Ruling may return Filipo case to court
Losi Filipo’s assault case could go back to court after a judge overturned the Wellington rugby player’s discharge without conviction.
Justice David Collins, in the High Court at Wellington, found in a judgment published on yesterday afternoon that district court judge Bruce Davidson made errors in 18-year-old Filipo’s sentencing on assault charges.
Police appealed against Davidson’s ruling, with police lawyer Sally Carter arguing that Davidson ‘‘glossed over’’ the scale of the violence involved when Filipo attacked four people, including two women, on a night out in Wellington.
Collins’ judgment centred on three errors by Davidson.

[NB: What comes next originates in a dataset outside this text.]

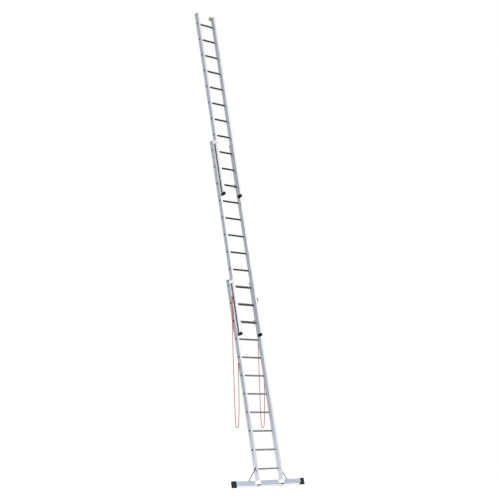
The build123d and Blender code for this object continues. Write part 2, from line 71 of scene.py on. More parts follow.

They were Filipo’s role as instigator of the violence; the fact he stomped on victim Gregory Morgan’s head four times, including at least once when he was unconscious and vulnerable; and that Davidson erred in his judgment of the seriousness of the consequences of a conviction.
Filipo pleaded guilty to assault after it was indicated to him that, if he did so, he would receive a discharge without conviction.
He will now be given the opportunity to vacate his guilty plea, meaning the case would go back to court for trial.
Collins found that, although Davidson recorded that Filipo stomped on Morgan on about four occasions, he did not refer to the fact that the stomps were to Morgan’s head and that he was already unconscious, which made the offences particularly serious.
‘‘This is the most disturbing aspect of Losi Filipo’s behaviour. It was potentially lethal conduct and required specific consideration.’’
The evidence was that a conviction would make obtaining a professional rugby contract ‘‘much harder’’, but that was not the same as a ‘‘real and appreciable risk’’ that Filipo would not get a professional rugby contract if convicted, Collins wrote.